As a young cub I was drafted into the Royal Air Force – initially as an observer. I was part of Bomber Command and flew many missions into the heartland of the Reich.

 

On several missions our Lancaster was hit and we once had to ditch in the Channel. Fortunately I had commissioned a ted-sized Mae West from my tailor and so was able to remain afloat until help arrived.

 

Our finest hour came on 9th May 1942 when as part of the 617 Squadron, we carried out the “Dambuster Raid”. Those bouncing bombs did an excellent job! Unfortunately, during this mission our Lancaster suffered from extensive “flak” damage – one piece penetrated the aircraft and injured my left hind paw.

 

The rest of the lads were cool and collected – they bound me up and a new patch was sewn on as soon as we had limped back to Blighty.

 

I looked at his paw and, sure enough, there was a neat patch!!!

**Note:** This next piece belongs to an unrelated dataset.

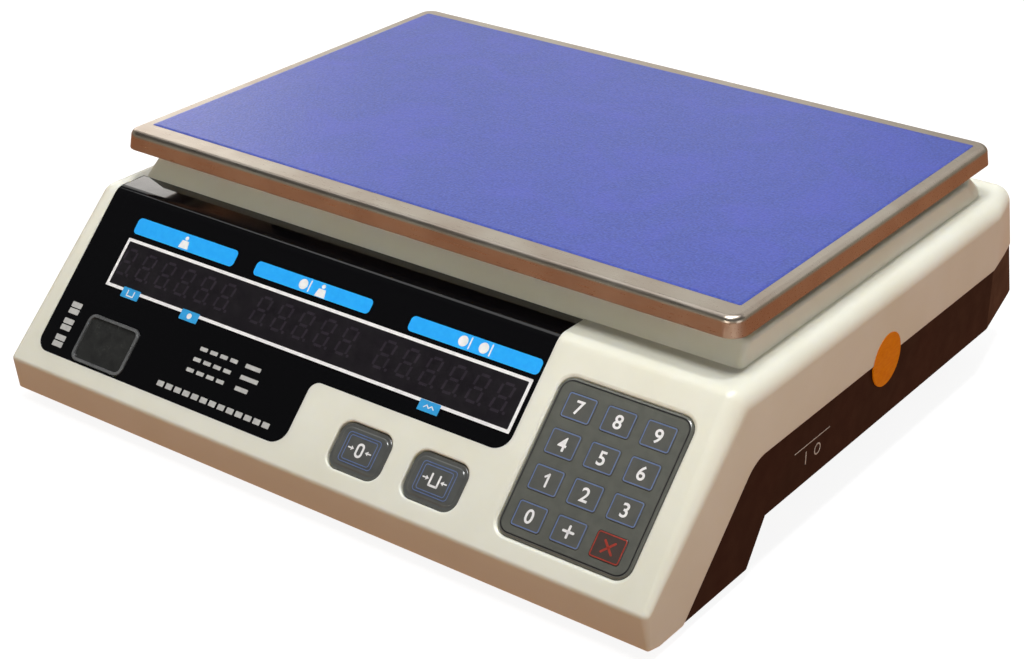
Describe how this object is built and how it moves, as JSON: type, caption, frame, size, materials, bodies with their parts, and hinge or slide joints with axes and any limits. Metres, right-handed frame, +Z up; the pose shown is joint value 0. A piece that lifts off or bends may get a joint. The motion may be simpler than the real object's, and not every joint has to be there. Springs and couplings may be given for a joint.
{
  "type": "price computing scale",
  "caption": "Counter scale with a flat steel pan on a sloped plastic casing, a black display strip, a keypad and two square buttons.",
  "frame": {"origin": "on the table plane under the middle of the casing's box", "axes": "+X to the user's right, +Y to the back, +Z up; the controls face -Y"},
  "size_m": [0.3632, 0.3543, 0.1186],
  "materials": {
    "ivory_plastic": "satin moulded ABS with a soft sheen",
    "dark_plastic": "very dark brown moulded plastic with a fine grain",
    "zinc_steel": "zinc-plated pressed steel sheet",
    "machined_aluminium": "machined, satin",
    "cast_aluminium": "die cast, bead blasted",
    "fastener_steel": "zinc-plated, bright",
    "stop_brass": "turned brass",
    "pan_steel": "stainless sheet, brushed, rounded pressed edge",
    "blue_film": "protective film with a fine mottled grain",
    "rubber": "matt black rubber",
    "overlay_film": "glossy black printed film",
    "clear_plastic": "clear grey plastic with a polished rim",
    "circuit_board": "green solder resist",
    "digit_block": "black LED digit block with unlit segments",
    "lamp": "clear red lens",
    "keypad_grey": "grey printed polyester, glossy",
    "key_grey": "grey printed key with a thin light outline",
    "key_red": "dark key with a thin red outline",
    "button_grey": "glossy domed grey button",
    "smoked_window": "smoked acrylic",
    "ribbon_grey": "flat grey cable",
    "transformer_core": "varnished laminated core with a taped coil",
    "battery_case": "sealed lead-acid battery case",
    "black_plastic": "black nylon",
    "rocker_red": "red rocker",
    "sticker_orange": "orange paper seal, slightly glossy"
  },
  "bodies": {
    "casing": {"top_cover": "ivory_plastic", "base_tray": "dark_plastic", "chassis_plate": "zinc_steel", "load_cell": "machined_aluminium", "cell_base_block": "machined_aluminium", "cell_base_screws": "fastener_steel", "overload_stops": "stop_brass", "chassis_screws": "fastener_steel", "case_screws": "fastener_steel", "foot_nuts": "fastener_steel", "display_overlay": "overlay_film", "display_board": "circuit_board", "weight_digits": "digit_block", "price_digits": "digit_block", "total_digits": "digit_block", "status_lamps": "lamp", "clear_window": "clear_plastic", "keypad_panel": "keypad_grey", "keypad_board": "circuit_board", "button_board": "circuit_board", "rear_window": "smoked_window", "rear_display_board": "circuit_board", "rear_digits": "digit_block", "main_board": "circuit_board", "display_ribbon": "ribbon_grey", "transformer": "transformer_core", "battery": "battery_case", "battery_strap": "zinc_steel", "switch_housing": "black_plastic", "cord_gland": "black_plastic", "inspection_sticker": "sticker_orange"},
    "platform": {"spider_frame": "cast_aluminium", "cell_top_block": "machined_aluminium", "cell_live_screws": "fastener_steel", "pan_pads": "rubber"},
    "pan": {"weighing_pan": "pan_steel", "pan_film": "blue_film"},
    "key_0": {"key_0": "key_grey"},
    "key_1": {"key_1": "key_grey"},
    "key_2": {"key_2": "key_grey"},
    "key_3": {"key_3": "key_grey"},
    "key_4": {"key_4": "key_grey"},
    "key_5": {"key_5": "key_grey"},
    "key_6": {"key_6": "key_grey"},
    "key_7": {"key_7": "key_grey"},
    "key_8": {"key_8": "key_grey"},
    "key_9": {"key_9": "key_grey"},
    "key_add": {"key_add": "key_grey"},
    "key_clear": {"key_clear": "key_red"},
    "zero_button": {"zero_button": "button_grey"},
    "tare_button": {"tare_button": "button_grey"},
    "rocker": {"switch_rocker": "rocker_red"},
    "pad_front_left": {"foot_pad_front_left": "rubber"},
    "stud_front_left": {"foot_stud_front_left": "fastener_steel"},
    "pad_front_right": {"foot_pad_front_right": "rubber"},
    "stud_front_right": {"foot_stud_front_right": "fastener_steel"},
    "pad_back_left": {"foot_pad_back_left": "rubber"},
    "stud_back_left": {"foot_stud_back_left": "fastener_steel"},
    "pad_back_right": {"foot_pad_back_right": "rubber"},
    "stud_back_right": {"foot_stud_back_right": "fastener_steel"}
  },
  "joints": [
    {"name": "load_cell_bend", "type": "slide", "parent": "casing", "child": "platform", "axis": [0, 0, 1], "range_m": [-0.0006, 0], "stiffness_N_per_m": 100000, "springref_m": 0.0002, "deforming": ["load_cell"]},
    {"name": "pan_lift", "type": "slide", "parent": "platform", "child": "pan", "axis": [0, 0, 1], "range_m": [0, 0.04]},
    {"name": "press_0", "type": "slide", "parent": "casing", "child": "key_0", "axis": [0, 0.7145, -0.6997], "range_m": [0, 0.0005], "stiffness_N_per_m": 3000, "springref_m": -0.0002},
    {"name": "press_1", "type": "slide", "parent": "casing", "child": "key_1", "axis": [0, 0.7145, -0.6997], "range_m": [0, 0.0005], "stiffness_N_per_m": 3000, "springref_m": -0.0002},
    {"name": "press_2", "type": "slide", "parent": "casing", "child": "key_2", "axis": [0, 0.7145, -0.6997], "range_m": [0, 0.0005], "stiffness_N_per_m": 3000, "springref_m": -0.0002},
    {"name": "press_3", "type": "slide", "parent": "casing", "child": "key_3", "axis": [0, 0.7145, -0.6997], "range_m": [0, 0.0005], "stiffness_N_per_m": 3000, "springref_m": -0.0002},
    {"name": "press_4", "type": "slide", "parent": "casing", "child": "key_4", "axis": [0, 0.7145, -0.6997], "range_m": [0, 0.0005], "stiffness_N_per_m": 3000, "springref_m": -0.0002},
    {"name": "press_5", "type": "slide", "parent": "casing", "child": "key_5", "axis": [0, 0.7145, -0.6997], "range_m": [0, 0.0005], "stiffness_N_per_m": 3000, "springref_m": -0.0002},
    {"name": "press_6", "type": "slide", "parent": "casing", "child": "key_6", "axis": [0, 0.7145, -0.6997], "range_m": [0, 0.0005], "stiffness_N_per_m": 3000, "springref_m": -0.0002},
    {"name": "press_7", "type": "slide", "parent": "casing", "child": "key_7", "axis": [0, 0.7145, -0.6997], "range_m": [0, 0.0005], "stiffness_N_per_m": 3000, "springref_m": -0.0002},
    {"name": "press_8", "type": "slide", "parent": "casing", "child": "key_8", "axis": [0, 0.7145, -0.6997], "range_m": [0, 0.0005], "stiffness_N_per_m": 3000, "springref_m": -0.0002},
    {"name": "press_9", "type": "slide", "parent": "casing", "child": "key_9", "axis": [0, 0.7145, -0.6997], "range_m": [0, 0.0005], "stiffness_N_per_m": 3000, "springref_m": -0.0002},
    {"name": "press_add", "type": "slide", "parent": "casing", "child": "key_add", "axis": [0, 0.7145, -0.6997], "range_m": [0, 0.0005], "stiffness_N_per_m": 3000, "springref_m": -0.0002},
    {"name": "press_clear", "type": "slide", "parent": "casing", "child": "key_clear", "axis": [0, 0.7145, -0.6997], "range_m": [0, 0.0005], "stiffness_N_per_m": 3000, "springref_m": -0.0002},
    {"name": "press_zero", "type": "slide", "parent": "casing", "child": "zero_button", "axis": [0, 0.7145, -0.6997], "range_m": [0, 0.0008], "stiffness_N_per_m": 2000, "springref_m": -0.0002},
    {"name": "press_tare", "type": "slide", "parent": "casing", "child": "tare_button", "axis": [0, 0.7145, -0.6997], "range_m": [0, 0.0008], "stiffness_N_per_m": 2000, "springref_m": -0.0002},
    {"name": "rocker_tilt", "type": "hinge", "parent": "casing", "child": "rocker", "pos_m": [0.167, -0.0495, 0.0255], "axis": [1, 0, 0], "range_deg": [-20, 0]},
    {"name": "foot_height_front_left", "type": "slide", "parent": "casing", "child": "pad_front_left", "axis": [0, 0, 1], "range_m": [-0.004, 0.0008]},
    {"name": "foot_screw_front_left", "type": "hinge", "parent": "pad_front_left", "child": "stud_front_left", "pos_m": [-0.132, -0.13, 0], "axis": [0, 0, 1], "range_deg": [-1160, 300]},
    {"name": "foot_height_front_right", "type": "slide", "parent": "casing", "child": "pad_front_right", "axis": [0, 0, 1], "range_m": [-0.004, 0.0008]},
    {"name": "foot_screw_front_right", "type": "hinge", "parent": "pad_front_right", "child": "stud_front_right", "pos_m": [0.132, -0.13, 0], "axis": [0, 0, 1], "range_deg": [-1160, 300]},
    {"name": "foot_height_back_left", "type": "slide", "parent": "casing", "child": "pad_back_left", "axis": [0, 0, 1], "range_m": [-0.004, 0.0008]},
    {"name": "foot_screw_back_left", "type": "hinge", "parent": "pad_back_left", "child": "stud_back_left", "pos_m": [-0.132, 0.13, 0], "axis": [0, 0, 1], "range_deg": [-1160, 300]},
    {"name": "foot_height_back_right", "type": "slide", "parent": "casing", "child": "pad_back_right", "axis": [0, 0, 1], "range_m": [-0.004, 0.0008]},
    {"name": "foot_screw_back_right", "type": "hinge", "parent": "pad_back_right", "child": "stud_back_right", "pos_m": [0.132, 0.13, 0], "axis": [0, 0, 1], "range_deg": [-1160, 300]}
  ],
  "couplings": [
    {"joint": "foot_screw_front_left", "follows": "foot_height_front_left", "rad_per_m": 5026.6},
    {"joint": "foot_screw_front_right", "follows": "foot_height_front_right", "rad_per_m": 5026.6},
    {"joint": "foot_screw_back_left", "follows": "foot_height_back_left", "rad_per_m": 5026.6},
    {"joint": "foot_screw_back_right", "follows": "foot_height_back_right", "rad_per_m": 5026.6}
  ]
}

His letter continued as follows:

 

“And so it was that (after many more adventures), I ended up in a cabinet in an Antiques Centre where I was spotted by your daughter who persuaded me to move to Lismore.

 

To be honest, my dear, I did not think that I would move again and that my years of being useful were over – so I look forward to my new life and to meeting some of the splendid chaps I have heard about from Ailsa. One small request – I feel somewhat bereft without my uniform. Could you recommend a decent tailor?

With kind regards,

 Dagfield.

 

The “splendid chaps” Dagfield had heard about were obviously some of my collection who had recently given the Childrens’ Address at Lismore Church. !!!!!

 

“Well, “ I told him, ‘you’ll have to wait for your uniform until I can beg some material scraps from Sarah at “Mogwaii Designs”, but I’ll knit you a jumper and some trousers meantime….

 

Douglas, D.J. and I decided against going to the New Year Dance on the 2nd January and instead began to play whist (with a wee dram at our elbows)

 

“We need a fourth for the   dummy hand, “ said Douglas  “how about Jeeves?”    (Jeeves is our loopy Burmese cat)

“No chance!!” said D.J and I

 

Dagfield was sitting on the coffee table resplendent in his new gear so we popped him opposite Douglas and began play.

 

I sent a text to Ailsa, who was on her way to the dance.

 

“Dagfield says he came here for a quiet life and instead he’s got involved in a card game with three dodgy characters ”

 

Daughter responded with

“Don’t be fooled.  He’s an expert player and he’ll clean you all out”

We had a good laugh at that as the cards were dealt.

 

However, it soon became apparent that the bear had a good hand – an excellent one, in fact.

 

It was so outstanding that the little sod took thirteen tricks and trumped my ace!!!!!